The most startling figure is that London scooped 45 per cent of projects attracted to the UK, with the wider south east taking another 8 per cent, despite a year on year decline of 4 per cent in London. The wider south east dropped by 34 per cent. So London and the south east of England, with 30 per cent of the UK population, are still attracting more than half of all foreign direct investment despite a year on year decline.

The bigger losers have been the English regions. This was Ernst and Young’s verdict:

“These sparkling performances in 2012 by Scotland, Wales and Northern Ireland were in stark contrast to most of the English regions, which are now represented by a series of local enterprise partnerships in inward investment promotion, rather than the now-defunct Regional Development Agencies. Of the improved performers in 2012 among the English regions — the West Midlands, North West, North East and Yorkshire — none recorded a higher number of projects than in 2010. In fact, a comparison between the numbers of FDI projects in the English regions (excluding London) in 2010 and 2012 shows a decline of 24 per cent.

‘When reinvestments in existing projects are stripped out, the position on new projects is even more pronounced. In 2012, the English regions as a whole outside London secured their smallest total of new investment projects on record, at just 122. Comparing 2009 — the last year before the announcement of the closure of the RDAs — with 2012, new projects secured by the English regions have declined by 40 per cent.”

But there is no room for Welsh schadenfreude at this performance by the English regions, since the deeper question for us is why was our own performance on FDI not a lot better than our population share, at a time when the competitiveness of the English regions has been at its lowest?

FDI Projects into the UK regions and UK market share of projects, 2012


Projects 2012



% change on 2011









South East




West Midlands




North West








Northern Ireland




North East








East of England




East Midlands




South West




Source: Ernst and Young’s European Investment Monitor, 2013

Ernst and Young described the performance of the devolved territories as ‘sparkling’, with Scotland (76 projects) up by 49 per cent, Northern Ireland (29 projects) up by 71 per cent and Wales, (31 projects) up by a seemingly spectacular 244 per cent.  But Wales’s scale of increase, while still performing below its population share, just demonstrates how poorly we performed in the previous year.

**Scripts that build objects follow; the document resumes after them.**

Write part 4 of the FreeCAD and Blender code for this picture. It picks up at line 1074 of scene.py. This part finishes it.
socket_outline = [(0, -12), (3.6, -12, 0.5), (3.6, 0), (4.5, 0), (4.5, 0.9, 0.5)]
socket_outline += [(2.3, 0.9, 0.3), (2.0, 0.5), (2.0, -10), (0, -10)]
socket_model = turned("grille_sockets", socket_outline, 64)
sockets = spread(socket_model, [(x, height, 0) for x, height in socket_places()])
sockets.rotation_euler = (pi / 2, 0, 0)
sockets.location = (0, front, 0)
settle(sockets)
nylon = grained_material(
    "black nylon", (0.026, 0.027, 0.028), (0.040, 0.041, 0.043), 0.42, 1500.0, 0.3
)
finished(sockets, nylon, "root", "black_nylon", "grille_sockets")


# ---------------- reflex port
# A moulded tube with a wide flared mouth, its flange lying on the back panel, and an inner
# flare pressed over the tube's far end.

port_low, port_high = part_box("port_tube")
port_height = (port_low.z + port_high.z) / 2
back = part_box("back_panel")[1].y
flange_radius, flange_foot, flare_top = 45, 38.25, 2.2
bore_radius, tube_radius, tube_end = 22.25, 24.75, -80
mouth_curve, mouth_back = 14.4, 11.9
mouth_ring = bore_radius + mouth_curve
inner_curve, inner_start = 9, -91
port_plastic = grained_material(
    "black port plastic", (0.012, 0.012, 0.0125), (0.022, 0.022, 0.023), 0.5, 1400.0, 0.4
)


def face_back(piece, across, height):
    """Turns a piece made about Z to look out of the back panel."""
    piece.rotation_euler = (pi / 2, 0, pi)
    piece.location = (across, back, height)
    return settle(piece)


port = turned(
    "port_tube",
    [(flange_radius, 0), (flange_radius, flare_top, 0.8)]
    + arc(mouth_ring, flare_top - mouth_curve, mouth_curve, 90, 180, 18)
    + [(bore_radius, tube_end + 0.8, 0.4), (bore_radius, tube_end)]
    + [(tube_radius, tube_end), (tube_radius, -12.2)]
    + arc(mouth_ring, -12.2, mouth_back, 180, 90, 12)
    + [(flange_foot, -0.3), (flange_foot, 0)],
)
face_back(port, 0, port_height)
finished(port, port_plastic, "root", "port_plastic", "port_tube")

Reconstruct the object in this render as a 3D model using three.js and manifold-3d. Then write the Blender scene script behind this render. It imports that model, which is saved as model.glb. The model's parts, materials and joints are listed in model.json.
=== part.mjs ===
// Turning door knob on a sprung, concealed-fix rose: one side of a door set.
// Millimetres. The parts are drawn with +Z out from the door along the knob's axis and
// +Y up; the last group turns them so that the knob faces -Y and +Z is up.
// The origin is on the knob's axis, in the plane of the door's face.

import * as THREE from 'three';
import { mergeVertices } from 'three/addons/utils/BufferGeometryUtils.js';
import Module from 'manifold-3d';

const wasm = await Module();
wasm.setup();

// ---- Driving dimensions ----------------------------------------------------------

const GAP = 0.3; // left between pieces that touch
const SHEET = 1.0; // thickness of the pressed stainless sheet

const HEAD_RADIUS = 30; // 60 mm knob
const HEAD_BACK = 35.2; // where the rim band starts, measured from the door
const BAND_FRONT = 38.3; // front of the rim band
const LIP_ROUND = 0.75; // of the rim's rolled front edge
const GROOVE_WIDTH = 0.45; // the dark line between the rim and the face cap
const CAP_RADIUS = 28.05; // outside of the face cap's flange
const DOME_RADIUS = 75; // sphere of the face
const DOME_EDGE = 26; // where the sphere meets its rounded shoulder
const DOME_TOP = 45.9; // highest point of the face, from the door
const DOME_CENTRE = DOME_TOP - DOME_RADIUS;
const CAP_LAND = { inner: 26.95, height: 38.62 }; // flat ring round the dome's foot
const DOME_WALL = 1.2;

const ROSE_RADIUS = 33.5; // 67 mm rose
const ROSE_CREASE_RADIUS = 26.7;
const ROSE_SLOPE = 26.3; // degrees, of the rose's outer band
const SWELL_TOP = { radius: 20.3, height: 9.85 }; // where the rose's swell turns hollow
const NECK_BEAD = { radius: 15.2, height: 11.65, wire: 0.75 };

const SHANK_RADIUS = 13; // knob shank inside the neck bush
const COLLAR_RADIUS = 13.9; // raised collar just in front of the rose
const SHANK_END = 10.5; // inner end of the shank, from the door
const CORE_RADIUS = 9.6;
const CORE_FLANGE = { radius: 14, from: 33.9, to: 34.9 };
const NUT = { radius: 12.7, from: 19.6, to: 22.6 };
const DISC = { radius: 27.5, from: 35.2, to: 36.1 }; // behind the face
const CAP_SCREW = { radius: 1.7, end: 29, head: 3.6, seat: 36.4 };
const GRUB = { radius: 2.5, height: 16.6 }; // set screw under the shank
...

Northern Ireland, matched the Welsh share, despite having half our population. There is no room for complacency on this front, either in Wales or the UK.

The disproportionate predominance of London is a cause of great concern to Ernst and Young – and on two counts: first, its dominance is greater than that of any other city amongst our top competitor countries; second, its impact on the UK’s overall performance. The report says:

“Looking at the number of new projects attracted in 2012 by leading regions in each country, London secured the highest proportion (60 per cent) of the national total of any of the top eight destinations for new investments. In contrast, Germany’s leading destination for new projects — Dusseldorf — attracted only 16 per cent of new FDI projects in that country. Indeed, the position of London is now so pronounced that if the UK were to be considered without London, it would be placed joint third alongside Spain in attracting new investment, with 183 new investment projects secured.

“Taken together, the findings on the declining performance of the English regions outside London — especially in attracting new projects — raise further doubts over the UK’s ability to retain its lead in European FDI. It appears that the abolition of the RDAs may be starting to undermine not only the regions in which they operated, but also the UK’s ability to sustain its overall leading position for inward investment — can the UK remain a leader when London is so dominant in projects into England?”

Another reason why this is concerning for the authors of the report is that Germany has been creeping up on the UK’s leading performance in FDI, and seems set to overtake us. While the number of projects won by the UK has remained relatively stable since 2006 – at around 700 projects a year – in the same period Germany has more than doubled the number of projects it wins annually.  2012 was the first year in which the UK slipped behind Germany in new projects as opposed to reinvestments from existing investors, as well as being the first year in which Germany outperformed the UK in attracting sales and marketing investments, a traditional area of UK leadership. Ernst and Young put this down primarily to Germany’s high skills levels.

Of particular concern to Wales must be the fact that the UK is failing to attract manufacturing projects. The lead destination for manufacturing projects is now Russia, followed by Germany and Serbia.

Asked to look ahead over the next three years, 52 per cent of investors worldwide see Germany as the most attractive location, with 33 per cent putting the UK second. Asian investors put Germany even further ahead. But when asked which regions of the UK might be most attractive for new investment, although London and the south east of England lead with 62 per cent of investors, Scotland, Wales and the north west and south west of England are all on a par at 4 per cent. Further evidence that there is lot more to do on this front.